La experiencia de Donald Trump demuestra que allí donde la democracia tiene bases sólidas y profundas, el populismo encuentra obstáculos para expandirse. Será una lección para el ‘trumpismo’ internacional, que también se ha asentado en España en el sector más extremo de la derecha. De la misma forma, las enseñanzas de lo ocurrido podrían ser aprovechadas también por los populistas del sector más extremo de la izquierda, instalados en el Gobierno por decisión de otro sector de esa misma izquierda. Si Trump puede perder el poder, cualquier populista, a derecha o a izquierda, está en riesgo de perderlo.
Es por eso tan habitual que los grupos políticos aposentados en las esquinas externas del sistema traten de cambiar las leyes y de controlar a los jueces para que no les afecte el conjunto de equilibrios de poder (‘checks and balances’, como dicen en Estados Unidos) que define a la democracia liberal que disfrutamos en Occidente. España vive ese proceso en este momento.
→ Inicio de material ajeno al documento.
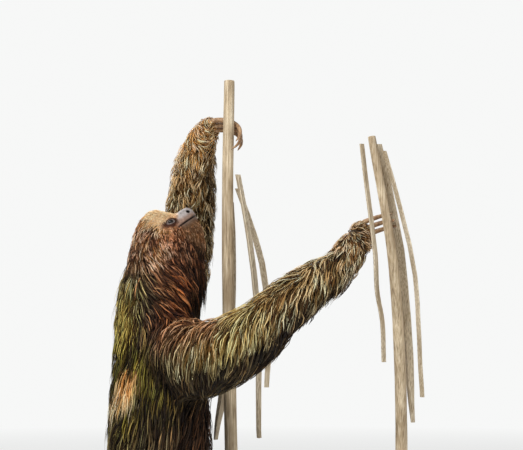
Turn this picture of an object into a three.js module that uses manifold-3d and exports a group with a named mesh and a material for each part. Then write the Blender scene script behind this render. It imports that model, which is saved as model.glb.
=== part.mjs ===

Trump, por ejemplo, ha buscado estos días la forma de revertir su derrota tratando de que los jueces sentencien que algunos votos no deben ser contabilizados. Son fórmulas variadas de conseguir objetivos similares.
Con la derrota de Donald Trump, Estados Unidos ha enviado un importante mensaje al mundo. Ya lo hizo en 2008, cuando un país con un problema racial tan intenso eligió a un presidente de raza negra. Lo hizo de nuevo, para mal, en 2016 cuando dio un vuelco completo al mensaje anterior, al optar por un personaje de las características extravagantes y grotescas de Trump. Y lo hace ahora al expulsar a Trump de la Casa Blanca impidiendo un segundo mandato.